A qui la faute…. et qui est derrière cette crise de la globalisation ? De mon point de vue, un triple échec explique ce malaise et la montée des frustrations et de la rage parfois contre la globalisation. Le premier est d’ordre économique et concerne le choix d’un nouveau modèle de développement porté par la financiarisation. Or, la grande crise de 2008 a montré la fragilité de ce modèle et a ouvert la voie à une dérive financière sans précédent à la cupidité et à l’avidité. D’ailleurs, en dépit de tous les efforts et de tous les plans de relance, la croissance mondiale reste fragile et faible et n’a jamais retrouvé sa vigueur d’antan. Le second échec est plutôt d’ordre social dans la mesure où la globalisation s’est traduite par une montée des inégalités. Ces inégalités ont été à l’origine de la montée des frustrations sociales et d’une conviction que la globalisation n’a pas été au service de tous et qu’elle a servi les élites globalisées. C’est sur cette vague de frustration que vont surfer tous les mouvements populistes. Le troisième échec est d’ordre écologique dans la mesure où le productivisme et la course à la productivité qui ont accompagné la globalisation ont été à l’origine d’une forte détérioration du climat.
Ainsi, la globalisation n’a plus le vent en poupe et les grandes rencontres mondiales, comme le Sommet du G20, sont revenues au tumulte et à la contestation d’antan. Avec une nouveauté tout de même qui est la montée du populisme autoritaire qui cherche à imposer ses vues sur la sortie de la crise de la globalisation en cherchant un retour à l’Etat-nation. Il s’agit d’un projet qui privilégie les intérêts nationaux aux dépens de véritable coopération internationale comme l’exprime le projet « America First » de la nouvelle administration américaine. Des réponses qui peuvent entraîner une montée des guerres commerciales et des conflits et entraîner une plus grande instabilité de l’ordre international.

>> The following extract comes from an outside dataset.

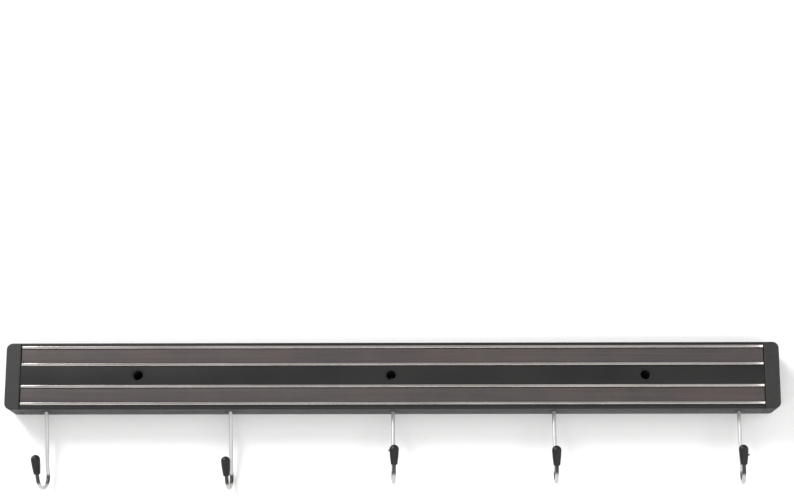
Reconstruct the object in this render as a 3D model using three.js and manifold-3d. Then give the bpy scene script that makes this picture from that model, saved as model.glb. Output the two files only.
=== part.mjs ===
// Wall-mounted magnetic rack for knives, with five small swivelling hooks under it.
// Millimetres. X runs along the rack, +Z is up, the front faces -Y and the wall is the plane y = 0.
// The origin is the middle screw hole, where it meets the wall.
import * as THREE from "three";
import { mergeVertices } from "three/addons/utils/BufferGeometryUtils.js";
import Module from "manifold-3d";

// Body
const RACK_LENGTH = 600;
const CAP_LENGTH = 12;
const TOP_Z = 25.7;
const BOTTOM_Z = -26.7;
const DEPTH = 25;
const GAP = 0.3;
const EDGE_RADIUS = 1.5;
const WALL = 2.4;
const PROFILE_HALF = RACK_LENGTH / 2 - CAP_LENGTH;
const CEILING_Z = TOP_Z - WALL;
const FLOOR_Z = BOTTOM_Z + WALL;
const MID_Z = (TOP_Z + BOTTOM_Z) / 2;

// Channels, pole bars and magnets
const CHANNEL_CENTRE = 15.4;
const CHANNEL_HALF = 8.1;
const CHANNEL_FLOOR_Y = -19.2;
const FLOOR_BACK_Y = -17.4;
const CHANNEL_SIDE = 1.8;
const BAND_LEG = 1.5;
const BAND_LEG_BACK_Y = -19;
const BAR_THICKNESS = 2;
const BAR_OFFSET = 6.8;
const BAR_PROUD = 0.5;
const BAR_HALF_LENGTH = 287.7;
const BAR_CHAMFER = 0.25;
const MAGNET_RECESS = 0.8;

// Back plate and the ledges it rests on
const PLATE_THICKNESS = 2;
const LEDGE_FRONT_Y = -3.8;
const LEDGE_HEIGHT = 1.4;

// Wall screw holes
const SCREW_XS = [-196.5, 0, 196.5];
const SCREW_NAMES = ["left", "centre", "right"];
const SLEEVE_OUTER = 4.6;
const SLEEVE_INNER = 3.9;
const WALL_SCREW_RADIUS = 2.2;

// End caps and the screws that hold them
const CAP_CORNER = 5;
const CAP_PROUD = 0.3;
const CAP_BEVEL = 0.8;
const CAP_WALL = 2.2;
const TONGUE_X = 274.5;
const TONGUE_OFFSET = 13;
const TONGUE_HALF = 4;
const TONGUE_FRONT_Y = -15;
const CAP_SCREW_X = 281;
const CAP_SCREW_LENGTH = 10;
const CAP_SCREW_RADIUS = 1.3;
const CAP_SCREW_HEAD = 2.6;
const CAP_SCREW_RIM = 0.3;
const CAP_SCREW_CONE = 1.3;
const CAP_SCREW_TOP = -0.2;
const RECESS_DEPTH = 0.8;
const RECESS_ARM = 1.5;
const RECESS_SLIT = 0.35;

// Hooks
const HOOK_Y = -12.6;
const PIVOT_Z = -22.5;
const WIRE_RADIUS = 1.45;
const EYE_RADIUS = 2.3;
const PIN_RADIUS = 0.6;
const PIN_HALF = 4.1;
const PIN_PLAY = 0.1;
const COLLAR_SHAFT = 3.6;
const COLLAR_HEAD = 4.5;
const COLLAR_BOTTOM_Z = -26.9;
const COLLAR_TOP_Z = -20.4;
const SLOT_HALF = 1.75;
const SLOT_SWING = 1.1;
const STEM_LENGTH = 45.2;
const BELLY_RADIUS = 18;
const BELLY_ANGLE = 13;
const BELLY_RUN = 2.5;
const BEND_RADIUS = 9.4;
const BEND_ANGLE = 181;
const WIRE_IN_TIP = 11.5;
const TIP_LENGTH = 15.3;
const TIP_DOME = 3.7;
const TIP_FOOT = 2.65;
const TIP_FOOT_ROUND = 0.75;
const TIP_WAIST = 3.4;
const TIP_WAIST_HEIGHT = 6.5;
const TIP_BORE = 1.75;
const NUB_RADIUS = 0.7;
const NUB_PROUD = 1;

// Each hook: place along the rack, turn of the collar and swing of the wire in degrees,
// the bare wire under its tip, and the turn and height of the moulding nub on that tip.
const HOOKS = [
  { x: -269.8, turn: -13, swing: -7.5, leg: 3.2, nubTurn: 200, nubHeight: 8 },
  { x: -125.7, turn: -5.5, swing: -9.5, leg: 2.5, nubTurn: 170, nubHeight: 8 },
  { x: 1.3, turn: 3, swing: 8.8, leg: 3.1, nubTurn: 95, nubHeight: 11 },
  { x: 126.3, turn: -1, swing: 9.4, leg: 2, nubTurn: 185, nubHeight: 8 },
  { x: 269.6, turn: -5.5, swing: 8.2, leg: 3.2, nubTurn: -85, nubHeight: 7.5 },
];

const ROUND = 32;
const SMALL_ROUND = 20;

const wasm = await Module();
wasm.setup();

const X_AXIS = new THREE.Vector3(1, 0, 0);
const Y_AXIS = new THREE.Vector3(0, 1, 0);
const Z_AXIS = new THREE.Vector3(0, 0, 1);

// A closed three.js geometry as a solid for booleans.
function solid(geometry) {
  const plain = geometry.clone();
  plain.deleteAttribute("normal");
  plain.deleteAttribute("uv");
  const merged = mergeVertices(plain, 1e-4);
  const mesh = new wasm.Mesh({
    numProp: 3,
    vertProperties: merged.attributes.position.array,
    triVerts: new Uint32Array(merged.index.array),
  });
  return new wasm.Manifold(mesh);
}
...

Ainsi, le monde post-global que le G20 de Hambourg semble avoir inauguré avec une grande contestation et un refus de la coopération internationale peut entraîner une grande instabilité et la montée des conflits et des confrontations. Il s’agit de l’ouverture d’une page inquiétante dans l’histoire de l’Humanité comme celle qui a précédé la seconde guerre mondiale avec ses horreurs…A moins que nous soyons en mesure d’offrir une nouvelle sortie à cette globalisation en crise qui mette l’accent sur la coopération, la solidarité, l’inclusion sociale et le développement durable.